▶ TO BE DONE
In the records below, begin at the line that has "Recreate this object" and stop after the line that has "its bedding face."; quote those lines verbatim and nothing more.

Records with modeling code:
>>

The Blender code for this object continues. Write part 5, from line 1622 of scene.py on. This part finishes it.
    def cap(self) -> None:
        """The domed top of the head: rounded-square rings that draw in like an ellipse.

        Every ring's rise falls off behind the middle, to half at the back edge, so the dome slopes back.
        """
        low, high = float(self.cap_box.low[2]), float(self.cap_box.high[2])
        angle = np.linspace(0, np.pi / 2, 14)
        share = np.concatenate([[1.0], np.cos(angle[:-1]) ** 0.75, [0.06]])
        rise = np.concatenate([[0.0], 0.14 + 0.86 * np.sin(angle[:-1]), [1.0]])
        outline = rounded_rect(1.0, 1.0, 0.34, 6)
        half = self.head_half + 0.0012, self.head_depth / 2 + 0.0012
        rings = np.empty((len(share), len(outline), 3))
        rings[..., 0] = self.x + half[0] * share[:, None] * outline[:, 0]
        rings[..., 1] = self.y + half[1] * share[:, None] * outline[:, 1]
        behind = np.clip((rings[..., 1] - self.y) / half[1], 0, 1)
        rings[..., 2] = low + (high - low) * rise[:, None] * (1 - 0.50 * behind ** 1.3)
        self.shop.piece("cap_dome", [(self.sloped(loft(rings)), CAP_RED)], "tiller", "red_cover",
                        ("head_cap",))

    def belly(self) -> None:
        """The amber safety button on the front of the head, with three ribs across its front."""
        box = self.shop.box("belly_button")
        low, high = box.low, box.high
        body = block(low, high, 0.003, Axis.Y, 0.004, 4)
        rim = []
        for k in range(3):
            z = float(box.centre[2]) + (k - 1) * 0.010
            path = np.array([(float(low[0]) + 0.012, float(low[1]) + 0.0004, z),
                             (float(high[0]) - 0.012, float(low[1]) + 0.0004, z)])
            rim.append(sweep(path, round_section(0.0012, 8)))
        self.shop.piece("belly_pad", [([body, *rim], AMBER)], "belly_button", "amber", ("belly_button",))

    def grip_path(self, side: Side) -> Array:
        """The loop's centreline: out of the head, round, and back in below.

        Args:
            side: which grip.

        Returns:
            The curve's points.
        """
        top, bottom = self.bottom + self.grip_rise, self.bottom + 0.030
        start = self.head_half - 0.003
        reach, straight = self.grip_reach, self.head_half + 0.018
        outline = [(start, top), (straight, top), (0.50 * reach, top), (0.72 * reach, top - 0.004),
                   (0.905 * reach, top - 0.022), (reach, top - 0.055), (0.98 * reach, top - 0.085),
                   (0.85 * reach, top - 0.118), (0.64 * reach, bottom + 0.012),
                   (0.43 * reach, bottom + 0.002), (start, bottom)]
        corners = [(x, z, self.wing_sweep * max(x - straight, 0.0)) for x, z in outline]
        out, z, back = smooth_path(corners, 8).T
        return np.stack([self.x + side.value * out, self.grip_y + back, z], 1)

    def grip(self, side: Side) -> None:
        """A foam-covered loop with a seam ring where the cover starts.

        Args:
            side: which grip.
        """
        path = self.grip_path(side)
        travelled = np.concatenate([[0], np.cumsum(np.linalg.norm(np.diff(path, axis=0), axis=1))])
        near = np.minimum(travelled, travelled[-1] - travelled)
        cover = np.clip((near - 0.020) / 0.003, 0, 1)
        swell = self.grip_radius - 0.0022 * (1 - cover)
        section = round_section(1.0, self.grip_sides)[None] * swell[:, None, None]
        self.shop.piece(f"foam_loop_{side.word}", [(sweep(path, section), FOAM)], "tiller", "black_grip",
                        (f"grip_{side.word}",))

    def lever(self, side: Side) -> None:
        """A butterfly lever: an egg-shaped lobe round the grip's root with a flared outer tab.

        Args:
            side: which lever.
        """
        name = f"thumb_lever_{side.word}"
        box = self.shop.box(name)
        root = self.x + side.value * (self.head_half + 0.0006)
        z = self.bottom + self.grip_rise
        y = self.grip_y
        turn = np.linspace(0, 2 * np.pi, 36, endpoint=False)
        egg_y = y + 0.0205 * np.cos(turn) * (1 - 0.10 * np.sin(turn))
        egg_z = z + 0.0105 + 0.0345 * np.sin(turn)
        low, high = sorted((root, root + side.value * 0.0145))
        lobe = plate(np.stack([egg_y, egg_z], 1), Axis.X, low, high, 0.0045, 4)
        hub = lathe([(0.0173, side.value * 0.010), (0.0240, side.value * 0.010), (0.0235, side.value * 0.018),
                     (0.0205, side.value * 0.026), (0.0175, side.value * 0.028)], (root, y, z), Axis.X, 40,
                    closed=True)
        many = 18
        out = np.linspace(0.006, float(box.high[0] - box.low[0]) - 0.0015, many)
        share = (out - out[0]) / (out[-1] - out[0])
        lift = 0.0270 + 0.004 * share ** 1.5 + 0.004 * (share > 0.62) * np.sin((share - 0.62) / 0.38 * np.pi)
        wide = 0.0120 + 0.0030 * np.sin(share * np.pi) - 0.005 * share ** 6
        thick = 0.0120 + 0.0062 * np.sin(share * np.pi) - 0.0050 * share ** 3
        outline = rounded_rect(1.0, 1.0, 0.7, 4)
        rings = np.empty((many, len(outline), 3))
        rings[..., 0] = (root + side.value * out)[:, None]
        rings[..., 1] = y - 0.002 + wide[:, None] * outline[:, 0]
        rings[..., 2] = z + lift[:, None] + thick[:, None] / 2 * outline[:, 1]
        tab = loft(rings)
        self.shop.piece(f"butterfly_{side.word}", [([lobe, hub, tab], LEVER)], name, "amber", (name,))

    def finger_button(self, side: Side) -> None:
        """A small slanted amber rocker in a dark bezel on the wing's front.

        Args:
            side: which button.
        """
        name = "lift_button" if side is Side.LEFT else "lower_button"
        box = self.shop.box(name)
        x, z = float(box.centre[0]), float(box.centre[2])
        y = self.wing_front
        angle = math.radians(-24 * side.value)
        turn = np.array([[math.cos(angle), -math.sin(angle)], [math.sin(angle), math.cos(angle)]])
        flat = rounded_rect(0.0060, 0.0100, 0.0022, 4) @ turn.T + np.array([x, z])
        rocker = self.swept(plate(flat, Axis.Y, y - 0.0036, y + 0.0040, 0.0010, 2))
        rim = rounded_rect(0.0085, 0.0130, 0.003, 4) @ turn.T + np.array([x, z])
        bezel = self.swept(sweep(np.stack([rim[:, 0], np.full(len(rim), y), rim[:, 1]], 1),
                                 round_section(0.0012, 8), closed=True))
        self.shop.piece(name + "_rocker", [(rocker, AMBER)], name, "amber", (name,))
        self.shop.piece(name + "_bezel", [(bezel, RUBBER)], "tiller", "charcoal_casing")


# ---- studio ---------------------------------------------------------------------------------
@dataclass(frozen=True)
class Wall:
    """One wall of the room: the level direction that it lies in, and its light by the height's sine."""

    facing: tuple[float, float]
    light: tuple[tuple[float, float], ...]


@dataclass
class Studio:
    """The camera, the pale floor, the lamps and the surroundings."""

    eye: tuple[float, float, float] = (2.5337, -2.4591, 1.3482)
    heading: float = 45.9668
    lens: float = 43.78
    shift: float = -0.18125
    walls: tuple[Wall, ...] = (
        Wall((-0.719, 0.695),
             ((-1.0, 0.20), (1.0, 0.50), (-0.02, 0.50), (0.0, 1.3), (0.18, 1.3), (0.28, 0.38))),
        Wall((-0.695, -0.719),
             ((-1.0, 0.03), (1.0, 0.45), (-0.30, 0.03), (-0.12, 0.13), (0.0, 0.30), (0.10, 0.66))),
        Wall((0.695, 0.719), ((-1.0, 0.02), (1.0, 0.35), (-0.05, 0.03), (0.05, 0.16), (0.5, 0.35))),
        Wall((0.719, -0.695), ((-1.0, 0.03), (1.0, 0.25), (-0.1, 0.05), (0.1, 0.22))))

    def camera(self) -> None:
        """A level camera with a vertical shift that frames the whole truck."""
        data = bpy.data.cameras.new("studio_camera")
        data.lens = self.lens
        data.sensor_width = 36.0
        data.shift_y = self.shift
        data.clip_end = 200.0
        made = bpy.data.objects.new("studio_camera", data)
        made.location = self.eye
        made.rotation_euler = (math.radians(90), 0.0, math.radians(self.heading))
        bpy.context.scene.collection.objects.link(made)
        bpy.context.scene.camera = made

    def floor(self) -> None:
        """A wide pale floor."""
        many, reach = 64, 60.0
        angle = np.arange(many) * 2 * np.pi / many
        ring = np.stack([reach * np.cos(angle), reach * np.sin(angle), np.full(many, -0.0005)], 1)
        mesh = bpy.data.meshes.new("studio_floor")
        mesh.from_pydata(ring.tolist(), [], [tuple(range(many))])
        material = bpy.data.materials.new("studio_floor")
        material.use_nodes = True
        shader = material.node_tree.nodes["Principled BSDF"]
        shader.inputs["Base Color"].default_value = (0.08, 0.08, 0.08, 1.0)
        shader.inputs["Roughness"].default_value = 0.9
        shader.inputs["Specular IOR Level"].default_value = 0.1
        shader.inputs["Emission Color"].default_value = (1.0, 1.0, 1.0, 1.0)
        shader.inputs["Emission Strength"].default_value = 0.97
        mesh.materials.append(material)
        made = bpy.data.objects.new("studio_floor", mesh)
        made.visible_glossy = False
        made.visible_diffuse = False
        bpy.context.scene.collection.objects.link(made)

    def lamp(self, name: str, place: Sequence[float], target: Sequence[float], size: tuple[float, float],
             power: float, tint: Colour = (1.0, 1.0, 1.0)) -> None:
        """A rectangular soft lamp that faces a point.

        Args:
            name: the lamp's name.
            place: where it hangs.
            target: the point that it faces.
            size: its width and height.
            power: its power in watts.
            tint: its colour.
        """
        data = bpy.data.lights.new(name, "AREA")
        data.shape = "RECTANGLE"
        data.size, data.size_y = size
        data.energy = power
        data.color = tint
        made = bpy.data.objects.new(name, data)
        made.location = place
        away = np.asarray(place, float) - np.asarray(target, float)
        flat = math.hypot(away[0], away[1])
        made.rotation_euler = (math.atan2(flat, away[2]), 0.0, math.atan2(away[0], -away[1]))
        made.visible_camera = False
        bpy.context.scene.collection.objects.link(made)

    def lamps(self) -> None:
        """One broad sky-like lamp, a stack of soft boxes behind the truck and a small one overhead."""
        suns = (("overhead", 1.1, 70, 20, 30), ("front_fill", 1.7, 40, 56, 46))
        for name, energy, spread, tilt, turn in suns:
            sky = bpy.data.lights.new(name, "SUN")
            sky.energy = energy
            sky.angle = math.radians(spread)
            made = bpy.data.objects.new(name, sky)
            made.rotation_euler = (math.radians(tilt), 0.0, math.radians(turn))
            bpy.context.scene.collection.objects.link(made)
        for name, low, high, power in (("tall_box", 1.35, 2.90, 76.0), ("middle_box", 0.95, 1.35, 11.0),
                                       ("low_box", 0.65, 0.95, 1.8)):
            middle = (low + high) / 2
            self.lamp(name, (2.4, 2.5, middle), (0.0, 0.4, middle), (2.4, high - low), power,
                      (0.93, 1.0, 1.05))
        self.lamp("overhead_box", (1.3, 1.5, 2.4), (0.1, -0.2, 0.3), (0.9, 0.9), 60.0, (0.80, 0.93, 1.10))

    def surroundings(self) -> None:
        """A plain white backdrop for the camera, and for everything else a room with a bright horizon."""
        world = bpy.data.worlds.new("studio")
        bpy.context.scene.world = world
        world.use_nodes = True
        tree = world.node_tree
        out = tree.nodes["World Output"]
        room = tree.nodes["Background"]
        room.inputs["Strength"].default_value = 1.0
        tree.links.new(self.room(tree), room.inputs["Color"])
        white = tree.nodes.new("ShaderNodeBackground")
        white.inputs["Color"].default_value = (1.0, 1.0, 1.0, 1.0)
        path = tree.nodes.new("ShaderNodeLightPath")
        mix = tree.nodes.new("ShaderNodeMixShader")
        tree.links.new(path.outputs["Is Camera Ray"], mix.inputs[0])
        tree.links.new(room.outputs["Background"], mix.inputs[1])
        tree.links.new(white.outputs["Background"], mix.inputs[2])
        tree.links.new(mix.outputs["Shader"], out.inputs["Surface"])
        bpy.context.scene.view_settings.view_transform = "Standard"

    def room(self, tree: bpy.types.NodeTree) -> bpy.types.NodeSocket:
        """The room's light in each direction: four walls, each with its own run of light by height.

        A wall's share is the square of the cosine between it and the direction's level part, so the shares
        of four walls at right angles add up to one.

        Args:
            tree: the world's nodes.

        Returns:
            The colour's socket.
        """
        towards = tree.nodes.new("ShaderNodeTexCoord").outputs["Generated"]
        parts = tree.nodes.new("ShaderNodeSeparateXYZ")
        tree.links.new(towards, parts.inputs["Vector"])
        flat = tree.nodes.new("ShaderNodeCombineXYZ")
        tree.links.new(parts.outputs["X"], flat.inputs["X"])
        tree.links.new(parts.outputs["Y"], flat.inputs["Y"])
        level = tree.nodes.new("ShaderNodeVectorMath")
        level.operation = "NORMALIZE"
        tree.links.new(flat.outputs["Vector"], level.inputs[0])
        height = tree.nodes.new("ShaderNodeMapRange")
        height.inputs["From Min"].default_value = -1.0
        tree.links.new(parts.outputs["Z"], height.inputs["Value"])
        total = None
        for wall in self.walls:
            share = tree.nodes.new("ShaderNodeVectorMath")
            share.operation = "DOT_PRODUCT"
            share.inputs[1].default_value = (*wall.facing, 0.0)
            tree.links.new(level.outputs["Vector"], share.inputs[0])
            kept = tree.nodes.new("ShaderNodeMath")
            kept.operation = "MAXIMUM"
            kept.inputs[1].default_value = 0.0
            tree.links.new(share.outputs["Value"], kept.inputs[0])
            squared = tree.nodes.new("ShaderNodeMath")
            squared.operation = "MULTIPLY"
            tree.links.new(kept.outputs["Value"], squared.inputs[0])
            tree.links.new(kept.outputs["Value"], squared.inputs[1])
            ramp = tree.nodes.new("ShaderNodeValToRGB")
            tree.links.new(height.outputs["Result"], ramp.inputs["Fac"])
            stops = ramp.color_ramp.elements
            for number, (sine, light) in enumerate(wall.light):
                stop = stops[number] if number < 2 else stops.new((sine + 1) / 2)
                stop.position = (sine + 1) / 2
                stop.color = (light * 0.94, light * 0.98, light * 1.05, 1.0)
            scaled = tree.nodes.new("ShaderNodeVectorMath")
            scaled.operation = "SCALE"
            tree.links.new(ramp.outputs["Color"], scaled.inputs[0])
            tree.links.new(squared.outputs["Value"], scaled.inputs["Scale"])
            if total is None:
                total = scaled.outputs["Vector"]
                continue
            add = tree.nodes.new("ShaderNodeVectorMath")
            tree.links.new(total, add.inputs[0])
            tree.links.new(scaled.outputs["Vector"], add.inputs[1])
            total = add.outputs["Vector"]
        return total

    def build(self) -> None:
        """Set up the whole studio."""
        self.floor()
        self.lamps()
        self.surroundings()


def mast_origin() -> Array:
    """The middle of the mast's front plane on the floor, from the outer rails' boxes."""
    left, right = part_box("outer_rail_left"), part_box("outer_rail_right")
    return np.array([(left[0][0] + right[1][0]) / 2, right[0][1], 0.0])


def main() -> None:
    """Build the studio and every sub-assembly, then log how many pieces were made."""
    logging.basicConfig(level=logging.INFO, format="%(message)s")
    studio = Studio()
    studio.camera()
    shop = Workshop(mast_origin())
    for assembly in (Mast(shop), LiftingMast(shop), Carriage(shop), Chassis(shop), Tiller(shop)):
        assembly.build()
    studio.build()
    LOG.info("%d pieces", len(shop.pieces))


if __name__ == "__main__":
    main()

<<
>>

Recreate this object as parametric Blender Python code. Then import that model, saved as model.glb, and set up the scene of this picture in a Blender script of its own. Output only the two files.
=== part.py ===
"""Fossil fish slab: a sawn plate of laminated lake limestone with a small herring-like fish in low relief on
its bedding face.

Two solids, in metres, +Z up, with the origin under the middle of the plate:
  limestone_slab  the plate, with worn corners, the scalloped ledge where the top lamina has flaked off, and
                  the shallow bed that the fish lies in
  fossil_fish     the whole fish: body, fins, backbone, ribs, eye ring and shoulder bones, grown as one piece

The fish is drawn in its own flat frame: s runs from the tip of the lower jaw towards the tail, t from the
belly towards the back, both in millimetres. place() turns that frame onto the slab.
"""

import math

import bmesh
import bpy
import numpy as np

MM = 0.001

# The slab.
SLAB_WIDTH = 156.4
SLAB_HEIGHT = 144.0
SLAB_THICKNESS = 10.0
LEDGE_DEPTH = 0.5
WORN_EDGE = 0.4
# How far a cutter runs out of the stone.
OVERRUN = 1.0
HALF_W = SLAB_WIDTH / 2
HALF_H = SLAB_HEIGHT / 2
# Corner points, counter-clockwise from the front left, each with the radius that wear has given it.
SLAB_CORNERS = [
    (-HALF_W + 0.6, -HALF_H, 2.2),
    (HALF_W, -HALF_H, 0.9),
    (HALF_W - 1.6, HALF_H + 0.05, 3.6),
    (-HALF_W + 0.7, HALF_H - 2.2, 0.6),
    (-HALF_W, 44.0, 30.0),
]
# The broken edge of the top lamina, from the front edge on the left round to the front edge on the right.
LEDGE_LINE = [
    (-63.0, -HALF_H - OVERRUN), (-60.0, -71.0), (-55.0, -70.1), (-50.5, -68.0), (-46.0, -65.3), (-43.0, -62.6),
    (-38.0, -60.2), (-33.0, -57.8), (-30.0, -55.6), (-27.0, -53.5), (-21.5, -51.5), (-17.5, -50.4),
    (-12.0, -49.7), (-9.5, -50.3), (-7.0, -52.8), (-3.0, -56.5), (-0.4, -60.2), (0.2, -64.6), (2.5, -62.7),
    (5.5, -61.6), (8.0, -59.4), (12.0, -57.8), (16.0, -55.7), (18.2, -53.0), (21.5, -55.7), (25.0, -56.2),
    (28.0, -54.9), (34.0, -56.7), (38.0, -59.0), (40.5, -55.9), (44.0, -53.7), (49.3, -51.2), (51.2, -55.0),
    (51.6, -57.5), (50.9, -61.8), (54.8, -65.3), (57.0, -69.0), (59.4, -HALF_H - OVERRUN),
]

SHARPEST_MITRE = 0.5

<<

▶ ANSWER BELOW
Recreate this object as parametric Blender Python code. Then import that model, saved as model.glb, and set up the scene of this picture in a Blender script of its own. Output only the two files.
=== part.py ===
"""Fossil fish slab: a sawn plate of laminated lake limestone with a small herring-like fish in low relief on
its bedding face.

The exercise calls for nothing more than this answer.